(REQUIREMENTS) Please quote every line word for word.
##### PROVIDED DATA
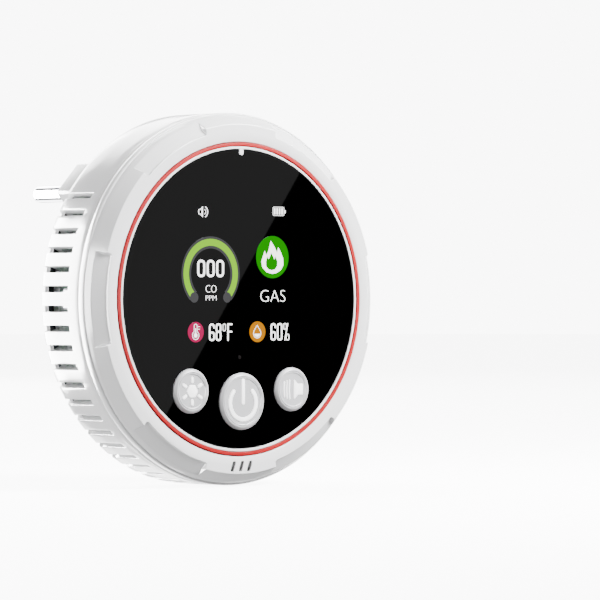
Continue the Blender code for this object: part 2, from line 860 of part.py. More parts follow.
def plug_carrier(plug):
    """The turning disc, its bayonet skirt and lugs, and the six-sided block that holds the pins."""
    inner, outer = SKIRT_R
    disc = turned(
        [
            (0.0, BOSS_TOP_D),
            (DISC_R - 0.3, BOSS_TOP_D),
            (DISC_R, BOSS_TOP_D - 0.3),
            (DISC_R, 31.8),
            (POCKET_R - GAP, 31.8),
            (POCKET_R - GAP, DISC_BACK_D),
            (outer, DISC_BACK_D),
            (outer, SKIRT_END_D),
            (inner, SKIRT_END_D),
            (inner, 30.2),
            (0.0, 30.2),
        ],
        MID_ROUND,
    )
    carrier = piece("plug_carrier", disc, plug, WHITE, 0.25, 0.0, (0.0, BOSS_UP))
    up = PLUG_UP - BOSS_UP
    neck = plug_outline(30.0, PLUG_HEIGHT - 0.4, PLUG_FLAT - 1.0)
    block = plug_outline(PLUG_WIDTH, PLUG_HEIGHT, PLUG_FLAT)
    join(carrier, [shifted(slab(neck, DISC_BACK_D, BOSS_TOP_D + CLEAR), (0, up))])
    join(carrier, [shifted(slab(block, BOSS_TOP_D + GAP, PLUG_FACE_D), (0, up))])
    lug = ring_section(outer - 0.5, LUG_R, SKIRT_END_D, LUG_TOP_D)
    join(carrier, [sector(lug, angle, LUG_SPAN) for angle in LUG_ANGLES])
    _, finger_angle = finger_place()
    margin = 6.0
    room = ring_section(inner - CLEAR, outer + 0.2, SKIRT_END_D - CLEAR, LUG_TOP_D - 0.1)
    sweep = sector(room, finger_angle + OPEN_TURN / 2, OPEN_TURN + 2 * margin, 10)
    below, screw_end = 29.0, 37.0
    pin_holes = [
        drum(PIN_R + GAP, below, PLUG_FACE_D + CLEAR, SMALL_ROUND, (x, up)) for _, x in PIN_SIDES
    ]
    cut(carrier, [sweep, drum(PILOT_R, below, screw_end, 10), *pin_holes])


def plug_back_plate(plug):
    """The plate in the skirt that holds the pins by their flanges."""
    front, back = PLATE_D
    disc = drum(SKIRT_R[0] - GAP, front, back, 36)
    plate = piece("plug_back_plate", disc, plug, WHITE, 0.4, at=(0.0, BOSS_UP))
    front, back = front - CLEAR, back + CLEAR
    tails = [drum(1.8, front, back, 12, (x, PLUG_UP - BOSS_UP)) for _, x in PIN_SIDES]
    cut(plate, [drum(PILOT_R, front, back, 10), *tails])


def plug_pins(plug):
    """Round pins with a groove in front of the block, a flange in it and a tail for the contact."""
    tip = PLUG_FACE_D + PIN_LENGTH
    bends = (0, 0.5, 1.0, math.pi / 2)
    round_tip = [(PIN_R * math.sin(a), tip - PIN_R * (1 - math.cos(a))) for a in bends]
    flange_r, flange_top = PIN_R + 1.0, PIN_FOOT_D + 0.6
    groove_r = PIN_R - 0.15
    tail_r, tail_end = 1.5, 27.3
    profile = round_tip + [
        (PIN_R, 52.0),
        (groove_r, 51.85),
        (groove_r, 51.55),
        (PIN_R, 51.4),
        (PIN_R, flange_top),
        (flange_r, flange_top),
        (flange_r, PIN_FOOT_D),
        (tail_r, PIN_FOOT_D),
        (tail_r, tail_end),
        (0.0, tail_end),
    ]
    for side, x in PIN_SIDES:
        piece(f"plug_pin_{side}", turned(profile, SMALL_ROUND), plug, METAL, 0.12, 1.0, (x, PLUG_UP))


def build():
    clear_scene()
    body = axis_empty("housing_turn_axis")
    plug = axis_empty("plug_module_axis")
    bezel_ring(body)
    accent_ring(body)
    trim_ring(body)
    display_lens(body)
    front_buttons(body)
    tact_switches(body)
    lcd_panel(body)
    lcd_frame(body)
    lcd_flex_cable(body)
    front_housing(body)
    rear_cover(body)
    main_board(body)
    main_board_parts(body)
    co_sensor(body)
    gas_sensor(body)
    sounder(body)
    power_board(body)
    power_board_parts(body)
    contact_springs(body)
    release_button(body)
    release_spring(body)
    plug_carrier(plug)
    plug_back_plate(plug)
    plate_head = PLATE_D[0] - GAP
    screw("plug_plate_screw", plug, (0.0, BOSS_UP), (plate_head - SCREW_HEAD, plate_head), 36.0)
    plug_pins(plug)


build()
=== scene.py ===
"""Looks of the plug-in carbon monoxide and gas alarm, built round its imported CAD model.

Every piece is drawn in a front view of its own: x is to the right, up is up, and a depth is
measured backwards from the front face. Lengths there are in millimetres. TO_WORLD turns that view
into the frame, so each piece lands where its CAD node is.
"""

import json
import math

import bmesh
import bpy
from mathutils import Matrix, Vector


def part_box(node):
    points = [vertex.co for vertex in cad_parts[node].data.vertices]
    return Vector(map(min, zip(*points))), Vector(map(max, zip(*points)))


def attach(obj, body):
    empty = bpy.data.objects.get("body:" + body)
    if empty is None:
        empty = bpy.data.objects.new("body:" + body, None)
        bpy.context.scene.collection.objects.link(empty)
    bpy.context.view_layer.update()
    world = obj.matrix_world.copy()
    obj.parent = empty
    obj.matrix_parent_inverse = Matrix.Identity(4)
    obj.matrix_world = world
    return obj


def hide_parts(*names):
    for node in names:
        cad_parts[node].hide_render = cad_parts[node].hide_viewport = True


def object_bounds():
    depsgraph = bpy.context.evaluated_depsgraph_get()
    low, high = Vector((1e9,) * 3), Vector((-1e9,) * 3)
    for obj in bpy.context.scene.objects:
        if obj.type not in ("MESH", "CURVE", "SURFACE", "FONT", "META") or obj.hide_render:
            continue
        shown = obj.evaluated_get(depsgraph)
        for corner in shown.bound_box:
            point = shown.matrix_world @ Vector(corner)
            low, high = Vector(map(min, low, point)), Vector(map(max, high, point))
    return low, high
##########
(FINISHED TASK)
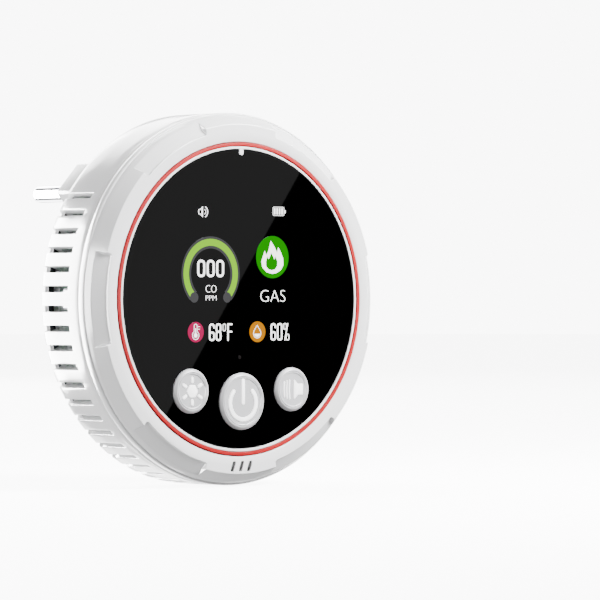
Continue the Blender code for this object: part 2, from line 860 of part.py. More parts follow.
def plug_carrier(plug):
    """The turning disc, its bayonet skirt and lugs, and the six-sided block that holds the pins."""
    inner, outer = SKIRT_R
    disc = turned(
        [
            (0.0, BOSS_TOP_D),
            (DISC_R - 0.3, BOSS_TOP_D),
            (DISC_R, BOSS_TOP_D - 0.3),
            (DISC_R, 31.8),
            (POCKET_R - GAP, 31.8),
            (POCKET_R - GAP, DISC_BACK_D),
            (outer, DISC_BACK_D),
            (outer, SKIRT_END_D),
            (inner, SKIRT_END_D),
            (inner, 30.2),
            (0.0, 30.2),
        ],
        MID_ROUND,
    )
    carrier = piece("plug_carrier", disc, plug, WHITE, 0.25, 0.0, (0.0, BOSS_UP))
    up = PLUG_UP - BOSS_UP
    neck = plug_outline(30.0, PLUG_HEIGHT - 0.4, PLUG_FLAT - 1.0)
    block = plug_outline(PLUG_WIDTH, PLUG_HEIGHT, PLUG_FLAT)
    join(carrier, [shifted(slab(neck, DISC_BACK_D, BOSS_TOP_D + CLEAR), (0, up))])
    join(carrier, [shifted(slab(block, BOSS_TOP_D + GAP, PLUG_FACE_D), (0, up))])
    lug = ring_section(outer - 0.5, LUG_R, SKIRT_END_D, LUG_TOP_D)
    join(carrier, [sector(lug, angle, LUG_SPAN) for angle in LUG_ANGLES])
    _, finger_angle = finger_place()
    margin = 6.0
    room = ring_section(inner - CLEAR, outer + 0.2, SKIRT_END_D - CLEAR, LUG_TOP_D - 0.1)
    sweep = sector(room, finger_angle + OPEN_TURN / 2, OPEN_TURN + 2 * margin, 10)
    below, screw_end = 29.0, 37.0
    pin_holes = [
        drum(PIN_R + GAP, below, PLUG_FACE_D + CLEAR, SMALL_ROUND, (x, up)) for _, x in PIN_SIDES
    ]
    cut(carrier, [sweep, drum(PILOT_R, below, screw_end, 10), *pin_holes])


def plug_back_plate(plug):
    """The plate in the skirt that holds the pins by their flanges."""
    front, back = PLATE_D
    disc = drum(SKIRT_R[0] - GAP, front, back, 36)
    plate = piece("plug_back_plate", disc, plug, WHITE, 0.4, at=(0.0, BOSS_UP))
    front, back = front - CLEAR, back + CLEAR
    tails = [drum(1.8, front, back, 12, (x, PLUG_UP - BOSS_UP)) for _, x in PIN_SIDES]
    cut(plate, [drum(PILOT_R, front, back, 10), *tails])


def plug_pins(plug):
    """Round pins with a groove in front of the block, a flange in it and a tail for the contact."""
    tip = PLUG_FACE_D + PIN_LENGTH
    bends = (0, 0.5, 1.0, math.pi / 2)
    round_tip = [(PIN_R * math.sin(a), tip - PIN_R * (1 - math.cos(a))) for a in bends]
    flange_r, flange_top = PIN_R + 1.0, PIN_FOOT_D + 0.6
    groove_r = PIN_R - 0.15
    tail_r, tail_end = 1.5, 27.3
    profile = round_tip + [
        (PIN_R, 52.0),
        (groove_r, 51.85),
        (groove_r, 51.55),
        (PIN_R, 51.4),
        (PIN_R, flange_top),
        (flange_r, flange_top),
        (flange_r, PIN_FOOT_D),
        (tail_r, PIN_FOOT_D),
        (tail_r, tail_end),
        (0.0, tail_end),
    ]
    for side, x in PIN_SIDES:
        piece(f"plug_pin_{side}", turned(profile, SMALL_ROUND), plug, METAL, 0.12, 1.0, (x, PLUG_UP))


def build():
    clear_scene()
    body = axis_empty("housing_turn_axis")
    plug = axis_empty("plug_module_axis")
    bezel_ring(body)
    accent_ring(body)
    trim_ring(body)
    display_lens(body)
    front_buttons(body)
    tact_switches(body)
    lcd_panel(body)
    lcd_frame(body)
    lcd_flex_cable(body)
    front_housing(body)
    rear_cover(body)
    main_board(body)
    main_board_parts(body)
    co_sensor(body)
    gas_sensor(body)
    sounder(body)
    power_board(body)
    power_board_parts(body)
    contact_springs(body)
    release_button(body)
    release_spring(body)
    plug_carrier(plug)
    plug_back_plate(plug)
    plate_head = PLATE_D[0] - GAP
    screw("plug_plate_screw", plug, (0.0, BOSS_UP), (plate_head - SCREW_HEAD, plate_head), 36.0)
    plug_pins(plug)


build()
=== scene.py ===
"""Looks of the plug-in carbon monoxide and gas alarm, built round its imported CAD model.

Every piece is drawn in a front view of its own: x is to the right, up is up, and a depth is
measured backwards from the front face. Lengths there are in millimetres. TO_WORLD turns that view
into the frame, so each piece lands where its CAD node is.
"""

import json
import math

import bmesh
import bpy
from mathutils import Matrix, Vector


def part_box(node):
    points = [vertex.co for vertex in cad_parts[node].data.vertices]
    return Vector(map(min, zip(*points))), Vector(map(max, zip(*points)))


def attach(obj, body):
    empty = bpy.data.objects.get("body:" + body)
    if empty is None:
        empty = bpy.data.objects.new("body:" + body, None)
        bpy.context.scene.collection.objects.link(empty)
    bpy.context.view_layer.update()
    world = obj.matrix_world.copy()
    obj.parent = empty
    obj.matrix_parent_inverse = Matrix.Identity(4)
    obj.matrix_world = world
    return obj


def hide_parts(*names):
    for node in names:
        cad_parts[node].hide_render = cad_parts[node].hide_viewport = True


def object_bounds():
    depsgraph = bpy.context.evaluated_depsgraph_get()
    low, high = Vector((1e9,) * 3), Vector((-1e9,) * 3)
    for obj in bpy.context.scene.objects:
        if obj.type not in ("MESH", "CURVE", "SURFACE", "FONT", "META") or obj.hide_render:
            continue
        shown = obj.evaluated_get(depsgraph)
        for corner in shown.bound_box:
            point = shown.matrix_world @ Vector(corner)
            low, high = Vector(map(min, low, point)), Vector(map(max, high, point))
    return low, high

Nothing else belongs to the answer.